In November 2021, Endeavor announced an agreement to sell an 80% controlling stake in Endeavor Content's scripted content business to CJ ENM for US$775 million, marking the South Korean conglomerate's largest purchase to-date. Endeavor would keep the company's non-scripted production assets, and Graham Taylor and Chris Rice would remain co-CEOs of the company. The acquisition closed in January 2022.

In September 2022, CJ ENM renamed the studio to Fifth Season, introducing a new mosaic-themed logo. The name is derived from a term in Asian medicine referring to the harvest season.

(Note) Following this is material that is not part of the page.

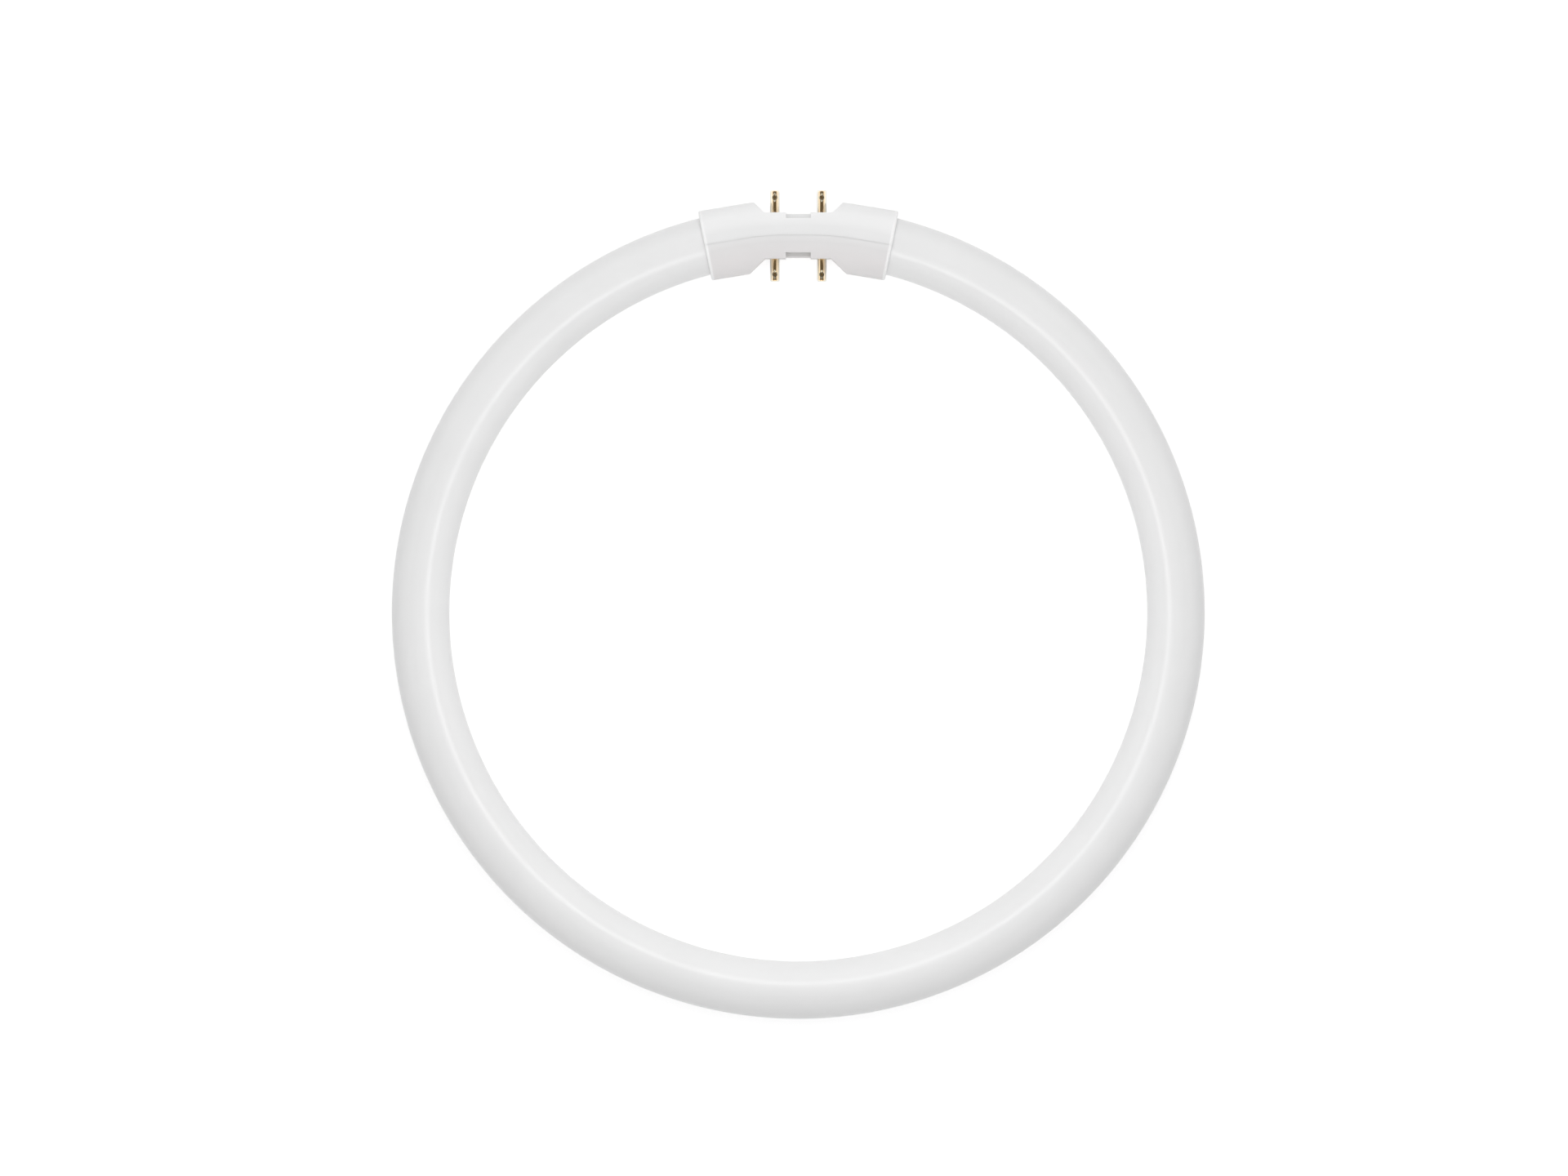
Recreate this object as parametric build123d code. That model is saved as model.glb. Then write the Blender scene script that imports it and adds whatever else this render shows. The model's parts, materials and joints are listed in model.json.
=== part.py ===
from build123d import *
import os
from math import cos, degrees, radians, sin, sqrt, tan

# Circular LED lamp: an opal glass ring of thin tube whose ends meet in a white two-shell cap with four pins.
# Millimetres. The origin is the ring's centre at mid-height, Z is the ring's axis, and the cap is at +Y.

# Glass tube
ring_outer_diameter = 225.0
tube_diameter = 16.0
tube_wall = 1.0

# Cap: a straight waist that carries the pins, and at each end a sleeve that slopes down to take a tube end
cap_length = 52.2             # along the tube's centreline, rim to rim
sleeve_wall = 1.6
sleeve_clearance = 0.1        # tube to sleeve bore
sleeve_lift = 0.2             # the sleeve's middle line leaves its rim this much outside the tube's centreline
bend_radius = 60.0            # of the middle line between waist and sleeve
rim_chamfer = 0.4
tube_insertion = 10.5         # how far each tube end goes into its sleeve
stop_width = 0.9              # how far the stop that the tube's end meets stands in from the bore
waist_length = 18.4           # along the inner flat
outer_flat_extra = 0.5        # the outer flat is this much longer
waist_width = 12.7            # across the two flats
waist_inset = 0.3             # the waist's middle lies this much inside the tube's centreline
waist_wall = 1.6
shoulder_slope = 45.0         # degrees from the flat to the shoulder

# Grip pockets in the middle of both flats, front and back, with a land between front and back
pocket_length = 6.8
pocket_depth = 1.6
pocket_wall = 1.2
land_depth = 0.35             # the land lies this much below the flat
land_thickness = 8.4

# Seam: a tongue of the outer shell stands in a groove of the inner shell, and laps it in the sleeves
tongue_height = 1.0
tongue_thickness = 0.75
tongue_clearance = 0.08
tongue_lap = 3.0              # how far the tongue runs past the stop into each sleeve

# Pins
pin_diameter = 2.6
pin_spacing = 13.0
pin_reach = 6.3               # beyond the flat
pin_tip_round = 0.5
pin_seat_diameter = 3.0       # the thicker stretch in the flat's hole
pin_hole_clearance = 0.05
pin_bore_diameter = 1.2
pin_tip_wall = 0.8
collar_diameter = 3.6
collar_thickness = 0.6
dimple_from_tip = 2.0
dimple_width = 2.0
dimple_length = 2.6
dimple_depth = 0.45
dimple_slope = 40.0           # degrees of its four sides from straight in
pin_lead_width = 1.0
pin_lead_thickness = 0.5

# LED strip, a flexible circuit taped to the tube's outermost wall
strip_width = 8.0
strip_thickness = 0.2
strip_wall_clearance = 0.04   # strip corners and tape to the tube's bore
strip_end_gap = 1.9           # from the tube's end
tape_width = 6.4
led_count = 60
led_length = 3.5
led_width = 2.8
led_height = 0.7
first_led_distance = 7.5      # from the tube's end

# Driver board across the cap's middle, clamped between ribs of the two shells
board_thickness = 1.0
board_side_gap = 0.3
board_edge = 0.25             # board beyond the strip leads
rib_thickness = 1.2
rib_overlap = 0.8             # how far a rib reaches over the board's edge
rib_station = 10.2            # distance of the ribs from the middle
rib_root = 0.8                # how far a rib is rooted in the wall

# Parts on the board
part_gap = 0.4
chip_size = (4.9, 3.9, 1.5)
bridge_size = (4.7, 3.9, 2.4)
leg_width = 0.45
leg_reach = 1.0
leg_thickness = 0.2
capacitor_length = 8.0
choke_size = (4.2, 6.0, 3.4)
choke_corner = 0.6
resistor_size = (6.3, 3.1, 0.9)
resistor_cap = 0.7
resistor_cap_step = 0.1
strip_lead_width = 2.4        # a flat flexible lead
strip_lead_thickness = 0.3
strip_lead_bend = 0.8
strip_lead_rise = 1.9
strip_lead_pad = 2.4
strip_lead_clearance = 0.03

# What follows from the sizes above
ring_radius = (ring_outer_diameter - tube_diameter) / 2
tube_radius = tube_diameter / 2
tube_bore_radius = tube_radius - tube_wall
bore_sag = tube_insertion**2 / (8 * ring_radius)     # how far the tube bends away from its straight bore
bore_radius = tube_radius + sleeve_clearance + bore_sag / 2
sleeve_radius = bore_radius + sleeve_wall
cavity_radius = bore_radius - stop_width
waist_middle = ring_radius - waist_inset
outer_flat = waist_middle + waist_width / 2
inner_flat = waist_middle - waist_width / 2
pin_radius = pin_diameter / 2
pin_places = (-pin_spacing / 2, pin_spacing / 2)
board_outer_face = waist_middle + board_thickness / 2
board_inner_face = waist_middle - board_thickness / 2
component_room = waist_width / 2 - waist_wall - board_thickness / 2


def arc_angle(distance):
    """Degrees that a distance along the tube's centreline takes."""
    return degrees(distance / ring_radius)


rim_angle = arc_angle(cap_length / 2)
stop_angle = arc_angle(cap_length / 2 - tube_insertion)
grip_angle = (rim_angle + stop_angle) / 2
tongue_half_length = ring_radius * sin(radians(stop_angle)) + tongue_lap
strip_angle = stop_angle + arc_angle(strip_end_gap)

# The board is as long as what it carries, and narrow enough to reach into the tube
side_part_start = (pin_spacing + collar_diameter) / 2 + part_gap
can_diameter = component_room - part_gap / 2
widest_side_part = max(can_diameter, choke_size[0], resistor_size[1])
strip_lead_place = side_part_start + widest_side_part + (part_gap + strip_lead_thickness) / 2
board_half_length = strip_lead_place + strip_lead_thickness / 2 + board_edge
board_half_width = sqrt(tube_bore_radius**2 - (board_thickness / 2) ** 2) - board_side_gap

ON_BASE = (Align.CENTER, Align.CENTER, Align.MIN)
SECTION = Plane(origin=(ring_radius, 0, 0), x_dir=(1, 0, 0), z_dir=(0, -1, 0))


def along_ring(section, start, end):
    """Turn a section about the ring's axis. Its x points outward; angles run from the cap's middle."""
    swept = revolve(SECTION * section, axis=Axis.Z, revolution_arc=end - start)
    return Rot(0, 0, 90 + start) * swept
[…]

In December 2023, Japanese studio Toho announced it would acquire a 25% stake in Fifth Season through its American subsidiary Toho International for $225 million. The deal valued the company at $900 million. Taylor and Rice stated that this deal would allow the company to continue expanding its offerings and create opportunities to work with Toho and CJ ENM on both Japanese and global content. In 2026, the company signed a deal with Media Res International for a distributing deal.

== Productions ==

=== Films ===

| Title | Year | Distributor |
| Book Club | 2018 | Paramount Pictures |
| The Informer | 2019 | Warner Bros. Pictures |
| The Peanut Butter Falcon | Roadside Attractions |
| Hala | Apple TV+ |
| Just Mercy | Warner Bros. Pictures |
| Bill & Ted Face the Music | 2020 | Orion Pictures (through United Artists Releasing) |
| Cherry | 2021 | Apple Studios |
| Blue Miracle | Netflix |
| In the Heights | Warner Bros. Pictures |
| Pig | Neon |
| The Lost Daughter | Netflix |
| Cha Cha Real Smooth | 2022 | Apple Studios |
| Ambulance | Universal Pictures |
| My Best Friend's Exorcism | Amazon MGM Studios |
| Maybe I Do | 2023 | Vertical Entertainment |
| 80 for Brady | Paramount Pictures |
| Book Club: The Next Chapter | Focus Features |
| Bones of Crows | Elevation Pictures |
| Flora and Son | Apple Studios |
| Eileen | Neon |
| The Long Game | 2024 | Mucho Mas Media and Bonniedale Entertainment |
| Jim Henson Idea Man | Disney+ |
| La cocina | Willa |
| Friendship | A24 |
| Girl Haunts Boy | Fifth Season |
| Nonnas | 2025 | Netflix |
| A Working Man | Amazon MGM Studios |
| Anniversary | Lionsgate Films |
| Animals | 2026 | Netflix |
| Earth, Wind & Fire (To Be Celestial vs That's the Weight of the World) | HBO Documentary Films |
| Old Gold Mountain | TBA | TBA |
| You Deserve Each Other | TBA | Amazon MGM Studios |
| Samo Lives | TBA | TBA |
| A Head Full of Ghosts | TBA | Lionsgate |
| Nightwatching | TBA | TBA |

=== Television series ===

| Title | Years | Network |
| Wayne | 2019 | YouTube Premium |
| Limetown | Facebook Watch |
| See | 2019–2022 | Apple TV+ |
| Truth Be Told | 2019–2023 |
| The Eddy | 2020 | Netflix |
| McCartney 3,2,1 | 2021 | Hulu |
| Nine Perfect Strangers | 2021–present |
| Scenes from a Marriage | 2021 | HBO |
| Wolf Like Me | 2022–2024 | Peacock |
| Severance | 2022–present | Apple TV+ |
| Life & Beth | 2022–2024 | Hulu |
| Tokyo Vice | 2022–2024 | Max |
| Anatomy of a Scandal | 2022 | Netflix |
| Roar | Apple TV+ |
Surfside Girls
| The Lost Flowers of Alice Hart | 2023 | Amazon Prime Video |
| Lady in the Lake | 2024 | Apple TV+ |
Omnivore
| The Last Anniversary | 2025 | Binge |
| Chief of War | Apple TV+ |
| His & Hers | 2026 | Netflix |
East of Eden
| The Good Daughter | TBA | Peacock |
| American Classic | TBA | MGM+ |
| The Savant | TBA | Apple TV |

=== Distribution ===
Fifth Season globally distributes series including Killing Eve, Wild Cards, The Morning Show, Normal People, and The Night Manager.